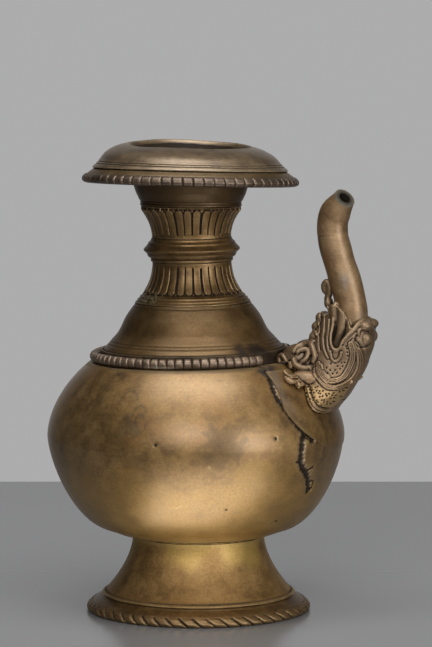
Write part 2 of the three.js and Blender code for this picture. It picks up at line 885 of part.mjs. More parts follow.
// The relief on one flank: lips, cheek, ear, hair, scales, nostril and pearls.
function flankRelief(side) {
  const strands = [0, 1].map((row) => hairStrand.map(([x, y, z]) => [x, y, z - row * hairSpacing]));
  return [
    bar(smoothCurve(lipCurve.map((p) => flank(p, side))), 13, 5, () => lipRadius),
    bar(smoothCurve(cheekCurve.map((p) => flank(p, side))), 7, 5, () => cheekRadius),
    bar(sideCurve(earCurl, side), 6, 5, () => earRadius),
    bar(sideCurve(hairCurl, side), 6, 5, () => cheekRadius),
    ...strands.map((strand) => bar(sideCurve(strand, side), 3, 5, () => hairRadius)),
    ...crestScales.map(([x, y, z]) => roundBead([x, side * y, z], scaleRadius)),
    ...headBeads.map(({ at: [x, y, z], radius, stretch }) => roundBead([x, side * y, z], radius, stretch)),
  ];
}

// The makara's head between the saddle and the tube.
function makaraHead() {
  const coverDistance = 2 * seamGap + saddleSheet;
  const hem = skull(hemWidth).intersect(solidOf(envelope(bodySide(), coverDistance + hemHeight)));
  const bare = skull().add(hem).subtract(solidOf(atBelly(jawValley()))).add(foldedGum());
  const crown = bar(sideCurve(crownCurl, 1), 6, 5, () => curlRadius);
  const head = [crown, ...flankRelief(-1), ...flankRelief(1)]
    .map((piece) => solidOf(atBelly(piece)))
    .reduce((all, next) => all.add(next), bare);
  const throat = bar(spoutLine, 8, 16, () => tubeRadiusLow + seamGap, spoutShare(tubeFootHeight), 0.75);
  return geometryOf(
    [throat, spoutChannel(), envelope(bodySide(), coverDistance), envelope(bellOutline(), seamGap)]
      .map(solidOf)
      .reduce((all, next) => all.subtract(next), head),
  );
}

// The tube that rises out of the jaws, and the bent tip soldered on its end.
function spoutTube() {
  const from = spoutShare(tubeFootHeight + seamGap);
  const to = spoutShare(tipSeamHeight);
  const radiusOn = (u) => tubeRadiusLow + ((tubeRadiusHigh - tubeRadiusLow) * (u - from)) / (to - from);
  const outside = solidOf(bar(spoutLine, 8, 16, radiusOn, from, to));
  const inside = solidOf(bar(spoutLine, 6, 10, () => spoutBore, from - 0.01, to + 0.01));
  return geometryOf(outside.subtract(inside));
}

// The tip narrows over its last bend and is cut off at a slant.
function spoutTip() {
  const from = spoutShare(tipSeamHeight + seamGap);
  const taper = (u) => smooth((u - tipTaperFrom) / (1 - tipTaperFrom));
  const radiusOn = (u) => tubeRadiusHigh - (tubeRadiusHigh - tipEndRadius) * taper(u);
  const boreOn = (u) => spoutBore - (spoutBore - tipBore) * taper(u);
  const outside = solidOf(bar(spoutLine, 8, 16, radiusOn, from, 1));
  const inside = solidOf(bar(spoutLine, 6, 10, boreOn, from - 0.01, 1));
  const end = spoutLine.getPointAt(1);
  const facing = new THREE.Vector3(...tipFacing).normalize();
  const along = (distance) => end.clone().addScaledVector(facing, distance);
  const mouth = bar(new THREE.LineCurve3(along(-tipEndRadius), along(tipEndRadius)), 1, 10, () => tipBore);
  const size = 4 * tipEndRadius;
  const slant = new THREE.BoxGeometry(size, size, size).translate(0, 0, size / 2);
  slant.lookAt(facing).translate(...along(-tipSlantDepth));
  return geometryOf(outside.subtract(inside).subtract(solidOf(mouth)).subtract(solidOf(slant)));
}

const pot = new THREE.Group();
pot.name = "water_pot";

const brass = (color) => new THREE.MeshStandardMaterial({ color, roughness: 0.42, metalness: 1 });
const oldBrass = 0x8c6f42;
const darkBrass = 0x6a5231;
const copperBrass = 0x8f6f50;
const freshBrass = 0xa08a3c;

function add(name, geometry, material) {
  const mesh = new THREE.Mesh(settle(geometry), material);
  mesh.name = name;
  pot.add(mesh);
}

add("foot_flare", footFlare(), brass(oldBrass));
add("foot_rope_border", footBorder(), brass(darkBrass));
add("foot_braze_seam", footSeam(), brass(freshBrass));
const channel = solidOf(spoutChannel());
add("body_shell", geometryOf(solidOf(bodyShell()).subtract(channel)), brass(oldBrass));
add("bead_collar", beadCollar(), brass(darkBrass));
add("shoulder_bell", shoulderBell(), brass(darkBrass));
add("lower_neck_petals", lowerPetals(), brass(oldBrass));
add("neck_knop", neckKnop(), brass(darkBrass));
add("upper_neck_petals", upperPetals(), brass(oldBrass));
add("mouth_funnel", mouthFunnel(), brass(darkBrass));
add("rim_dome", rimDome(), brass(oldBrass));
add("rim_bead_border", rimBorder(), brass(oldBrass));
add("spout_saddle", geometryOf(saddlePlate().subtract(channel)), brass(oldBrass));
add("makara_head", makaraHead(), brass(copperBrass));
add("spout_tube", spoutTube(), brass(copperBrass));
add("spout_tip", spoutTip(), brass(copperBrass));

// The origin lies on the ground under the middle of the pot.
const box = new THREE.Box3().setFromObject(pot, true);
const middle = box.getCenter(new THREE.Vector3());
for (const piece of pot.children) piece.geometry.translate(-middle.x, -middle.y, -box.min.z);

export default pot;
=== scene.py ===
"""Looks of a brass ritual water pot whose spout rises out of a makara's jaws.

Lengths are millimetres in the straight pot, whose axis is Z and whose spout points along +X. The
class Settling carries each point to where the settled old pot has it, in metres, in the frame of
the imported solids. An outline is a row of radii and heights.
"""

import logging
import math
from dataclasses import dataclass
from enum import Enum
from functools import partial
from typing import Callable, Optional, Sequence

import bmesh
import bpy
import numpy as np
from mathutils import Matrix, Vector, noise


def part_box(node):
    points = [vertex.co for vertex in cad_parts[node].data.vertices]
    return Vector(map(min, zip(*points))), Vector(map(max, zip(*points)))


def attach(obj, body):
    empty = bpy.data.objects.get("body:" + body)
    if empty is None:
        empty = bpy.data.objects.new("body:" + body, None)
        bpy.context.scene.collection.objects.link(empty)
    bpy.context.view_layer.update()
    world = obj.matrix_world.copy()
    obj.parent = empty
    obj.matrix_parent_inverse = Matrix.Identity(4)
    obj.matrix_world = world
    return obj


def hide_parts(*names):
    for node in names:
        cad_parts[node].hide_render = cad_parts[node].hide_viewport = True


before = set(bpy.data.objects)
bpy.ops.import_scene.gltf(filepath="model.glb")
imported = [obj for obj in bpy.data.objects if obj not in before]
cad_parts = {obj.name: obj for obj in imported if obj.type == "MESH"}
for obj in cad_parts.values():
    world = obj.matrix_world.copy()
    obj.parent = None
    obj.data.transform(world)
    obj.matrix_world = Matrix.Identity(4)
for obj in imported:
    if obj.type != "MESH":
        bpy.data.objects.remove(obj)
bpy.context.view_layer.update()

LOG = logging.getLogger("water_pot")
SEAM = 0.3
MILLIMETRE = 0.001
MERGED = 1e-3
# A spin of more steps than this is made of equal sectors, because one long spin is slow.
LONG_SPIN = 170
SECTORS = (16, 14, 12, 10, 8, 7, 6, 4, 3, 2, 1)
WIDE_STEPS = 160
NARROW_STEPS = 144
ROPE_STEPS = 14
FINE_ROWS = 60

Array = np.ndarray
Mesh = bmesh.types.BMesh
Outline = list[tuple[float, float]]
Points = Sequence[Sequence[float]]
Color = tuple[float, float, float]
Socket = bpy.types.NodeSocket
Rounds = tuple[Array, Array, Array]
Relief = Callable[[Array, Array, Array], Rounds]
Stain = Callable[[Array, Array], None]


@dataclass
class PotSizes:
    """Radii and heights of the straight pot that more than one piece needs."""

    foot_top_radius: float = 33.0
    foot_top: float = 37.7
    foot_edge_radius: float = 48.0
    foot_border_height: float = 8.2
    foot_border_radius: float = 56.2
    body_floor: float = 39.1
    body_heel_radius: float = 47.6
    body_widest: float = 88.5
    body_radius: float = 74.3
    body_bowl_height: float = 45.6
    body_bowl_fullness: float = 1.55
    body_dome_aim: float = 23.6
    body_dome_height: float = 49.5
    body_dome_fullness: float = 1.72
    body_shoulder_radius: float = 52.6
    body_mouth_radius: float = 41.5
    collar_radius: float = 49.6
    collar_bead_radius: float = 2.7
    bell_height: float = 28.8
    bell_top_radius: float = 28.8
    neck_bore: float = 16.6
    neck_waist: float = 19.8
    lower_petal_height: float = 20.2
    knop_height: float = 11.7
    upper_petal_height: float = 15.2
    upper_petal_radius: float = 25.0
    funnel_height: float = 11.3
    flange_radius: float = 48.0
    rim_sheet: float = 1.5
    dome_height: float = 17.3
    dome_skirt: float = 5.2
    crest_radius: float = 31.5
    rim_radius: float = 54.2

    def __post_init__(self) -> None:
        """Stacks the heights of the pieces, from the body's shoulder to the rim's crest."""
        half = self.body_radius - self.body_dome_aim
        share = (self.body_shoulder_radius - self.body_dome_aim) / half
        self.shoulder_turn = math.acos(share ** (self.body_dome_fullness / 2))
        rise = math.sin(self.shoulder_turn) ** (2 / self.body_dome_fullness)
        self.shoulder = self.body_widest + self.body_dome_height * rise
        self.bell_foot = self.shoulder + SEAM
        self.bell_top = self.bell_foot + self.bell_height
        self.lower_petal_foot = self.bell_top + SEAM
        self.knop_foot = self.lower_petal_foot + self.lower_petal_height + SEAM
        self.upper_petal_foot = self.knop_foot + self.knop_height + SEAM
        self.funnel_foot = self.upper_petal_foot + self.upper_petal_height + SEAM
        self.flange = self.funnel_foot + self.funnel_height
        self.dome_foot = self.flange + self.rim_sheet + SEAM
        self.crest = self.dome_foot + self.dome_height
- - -
> [Exercise] Starting at the line that contains "of the pot.", set down every line up to and including the line that contains "points = [vertex.co", exactly as given, and no other line.

> [Result of the task]
// The origin lies on the ground under the middle of the pot.
const box = new THREE.Box3().setFromObject(pot, true);
const middle = box.getCenter(new THREE.Vector3());
for (const piece of pot.children) piece.geometry.translate(-middle.x, -middle.y, -box.min.z);

export default pot;
=== scene.py ===
"""Looks of a brass ritual water pot whose spout rises out of a makara's jaws.

Lengths are millimetres in the straight pot, whose axis is Z and whose spout points along +X. The
class Settling carries each point to where the settled old pot has it, in metres, in the frame of
the imported solids. An outline is a row of radii and heights.
"""

import logging
import math
from dataclasses import dataclass
from enum import Enum
from functools import partial
from typing import Callable, Optional, Sequence

import bmesh
import bpy
import numpy as np
from mathutils import Matrix, Vector, noise


def part_box(node):
    points = [vertex.co for vertex in cad_parts[node].data.vertices]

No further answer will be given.